Christine Hadley Snyder was born and raised on a farm in Clinton County, Ohio that has been in the same Quaker family since settlement in1806. She has been active in the Society of Friends, growing up in rural Springfield Meeting and Wilmington Yearly Meeting. She participated in the establishment of Dayton Friends Meeting in the early 1970s, and has served as Presiding Clerk of her Meeting, and as Presiding Clerk of Ohio Valley Yearly Meeting, as well as on many committees. Christine has served on the Executive Committee of Friends World Committee on Consultation, Section of the Americas, and helped found the Bi-Lingual Communications Committee.

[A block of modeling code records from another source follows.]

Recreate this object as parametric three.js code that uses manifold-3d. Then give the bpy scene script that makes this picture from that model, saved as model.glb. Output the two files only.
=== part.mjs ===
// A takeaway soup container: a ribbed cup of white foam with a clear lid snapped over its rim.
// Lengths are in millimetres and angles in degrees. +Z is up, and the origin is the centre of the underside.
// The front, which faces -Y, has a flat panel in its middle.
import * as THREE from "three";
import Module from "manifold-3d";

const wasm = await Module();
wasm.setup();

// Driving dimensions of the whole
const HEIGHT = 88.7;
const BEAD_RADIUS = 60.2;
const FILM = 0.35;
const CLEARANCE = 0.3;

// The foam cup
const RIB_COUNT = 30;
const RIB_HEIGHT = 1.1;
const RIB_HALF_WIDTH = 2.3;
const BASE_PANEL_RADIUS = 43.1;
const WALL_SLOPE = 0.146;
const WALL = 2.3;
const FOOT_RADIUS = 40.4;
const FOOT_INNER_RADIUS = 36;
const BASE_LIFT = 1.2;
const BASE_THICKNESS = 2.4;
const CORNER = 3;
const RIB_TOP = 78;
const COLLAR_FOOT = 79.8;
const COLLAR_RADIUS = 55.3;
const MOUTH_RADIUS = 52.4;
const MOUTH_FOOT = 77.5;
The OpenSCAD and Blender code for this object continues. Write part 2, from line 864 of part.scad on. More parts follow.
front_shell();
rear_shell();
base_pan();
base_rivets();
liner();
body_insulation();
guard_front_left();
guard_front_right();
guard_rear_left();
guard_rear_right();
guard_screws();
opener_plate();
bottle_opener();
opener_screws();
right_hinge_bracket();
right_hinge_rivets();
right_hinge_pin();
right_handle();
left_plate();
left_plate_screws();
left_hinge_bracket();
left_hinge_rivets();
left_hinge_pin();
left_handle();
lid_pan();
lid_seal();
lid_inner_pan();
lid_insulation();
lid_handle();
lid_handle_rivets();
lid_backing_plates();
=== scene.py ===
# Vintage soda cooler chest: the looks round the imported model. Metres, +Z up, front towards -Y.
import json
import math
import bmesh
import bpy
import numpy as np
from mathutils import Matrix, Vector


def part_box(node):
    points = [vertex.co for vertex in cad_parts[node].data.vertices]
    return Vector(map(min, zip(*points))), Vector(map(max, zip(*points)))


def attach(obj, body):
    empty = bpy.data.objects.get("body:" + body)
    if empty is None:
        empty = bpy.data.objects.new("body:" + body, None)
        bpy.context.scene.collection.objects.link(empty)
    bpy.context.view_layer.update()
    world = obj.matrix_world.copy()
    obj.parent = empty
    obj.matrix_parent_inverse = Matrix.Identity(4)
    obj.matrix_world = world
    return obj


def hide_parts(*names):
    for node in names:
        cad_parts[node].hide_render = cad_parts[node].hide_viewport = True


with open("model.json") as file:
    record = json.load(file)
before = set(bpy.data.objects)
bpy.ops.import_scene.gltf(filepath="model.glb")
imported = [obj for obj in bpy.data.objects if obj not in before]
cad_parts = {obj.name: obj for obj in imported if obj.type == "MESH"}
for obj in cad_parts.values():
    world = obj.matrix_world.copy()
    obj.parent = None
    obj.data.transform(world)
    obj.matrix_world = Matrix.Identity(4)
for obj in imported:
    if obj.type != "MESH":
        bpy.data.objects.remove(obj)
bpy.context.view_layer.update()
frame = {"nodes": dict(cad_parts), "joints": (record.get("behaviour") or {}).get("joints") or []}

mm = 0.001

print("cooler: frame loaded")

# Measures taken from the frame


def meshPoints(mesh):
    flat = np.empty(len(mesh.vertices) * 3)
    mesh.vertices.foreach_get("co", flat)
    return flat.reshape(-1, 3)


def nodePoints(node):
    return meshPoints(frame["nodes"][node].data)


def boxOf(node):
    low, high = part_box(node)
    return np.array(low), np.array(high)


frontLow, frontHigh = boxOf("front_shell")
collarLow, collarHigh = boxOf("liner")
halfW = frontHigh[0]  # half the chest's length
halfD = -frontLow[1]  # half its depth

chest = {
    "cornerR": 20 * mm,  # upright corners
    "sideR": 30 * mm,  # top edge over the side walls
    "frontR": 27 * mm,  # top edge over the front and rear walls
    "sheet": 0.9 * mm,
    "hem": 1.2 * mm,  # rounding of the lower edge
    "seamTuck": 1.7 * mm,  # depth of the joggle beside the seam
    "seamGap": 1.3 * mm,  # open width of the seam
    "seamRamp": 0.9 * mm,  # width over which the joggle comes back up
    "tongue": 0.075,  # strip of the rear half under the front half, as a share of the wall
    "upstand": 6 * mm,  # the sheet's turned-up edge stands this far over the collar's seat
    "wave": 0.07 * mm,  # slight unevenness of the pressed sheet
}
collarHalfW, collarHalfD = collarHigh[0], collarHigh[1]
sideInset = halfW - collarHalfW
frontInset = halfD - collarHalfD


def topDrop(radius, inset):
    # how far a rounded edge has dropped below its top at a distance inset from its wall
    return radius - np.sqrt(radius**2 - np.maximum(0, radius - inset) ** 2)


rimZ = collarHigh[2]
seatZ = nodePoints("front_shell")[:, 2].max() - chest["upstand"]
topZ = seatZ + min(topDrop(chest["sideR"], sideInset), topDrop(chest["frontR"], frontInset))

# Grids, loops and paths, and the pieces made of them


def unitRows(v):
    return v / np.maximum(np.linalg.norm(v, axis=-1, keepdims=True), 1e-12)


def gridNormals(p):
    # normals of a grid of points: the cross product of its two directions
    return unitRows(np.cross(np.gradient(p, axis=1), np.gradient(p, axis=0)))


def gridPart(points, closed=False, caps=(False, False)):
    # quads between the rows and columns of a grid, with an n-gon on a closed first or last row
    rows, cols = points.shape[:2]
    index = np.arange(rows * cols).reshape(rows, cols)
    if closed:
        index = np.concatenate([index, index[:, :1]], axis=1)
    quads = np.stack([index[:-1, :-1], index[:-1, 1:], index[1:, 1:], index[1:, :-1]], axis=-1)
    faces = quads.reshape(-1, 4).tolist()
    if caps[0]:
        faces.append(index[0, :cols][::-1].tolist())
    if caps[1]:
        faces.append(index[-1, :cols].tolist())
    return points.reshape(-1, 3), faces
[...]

After graduation from Ohio State University with a degree in science education, she and her husband served n the US Peace Corps in the Dominican Republic and El Salvador. She has taught science in public schools, and then after completion of a degree in Spanish and a master’s degree in Latin American studies, taught as an adjunct at Wright State University. She has traveled widely for Friends organizations, and for pleasure and education.
She served on the Board of Trustees of Wilmington College from 1994-2006, serving as Chair of the Board for four years. She has served many years on the Board and committees of Quaker Heights Care Community in Waynesville, OH.

She studied accounting in order to support her husband’s project to build a veterinary clinic which opened in 1976, and she worked for thirty one years as administrator and CFO for their veterinary practice in Kettering (Dayton) Ohio, which grew to over six doctors and 35 professional and support staff. She and her husband Gene retired in 2006, and built a home on the family farm. She maintains the c1830 brick house and barn as a Quaker museum for tours and for family, Meeting and community events.
She is currently President of the Clinton County Genealogical Society, and recently planned six tours to places of Quaker interest for the July 2011 FUM Triennial sessions which took place in Wilmington OH.

She and her husband have three grown sons, who currently reside with their families in New Haven CT, in San Diego CA, and in Norman OK.


Monica Walters-Field

Monica Walters-Field is a member of Toronto Monthly Meeting of the Canadian Yearly Meeting and lives in Toronto with her partner and two sons.
Monica is an educator who has worked as a teacher, technical director, and program leader in the Toronto District School Board with multicultural youth and adults. She has gained invaluable experience working with people who have special needs and who learn differently. She has special interest and experience in art, counseling, human rights education, gender equity, and indigenous issues.
Monica is committed to lifelong learning, volunteerism, and the power of reconciliation, and she appreciates all opportunities to form partnerships that will advance positive relations. Her daily sustainer and encourager is her firm belief that we are all related and can live with “hope and imagination.”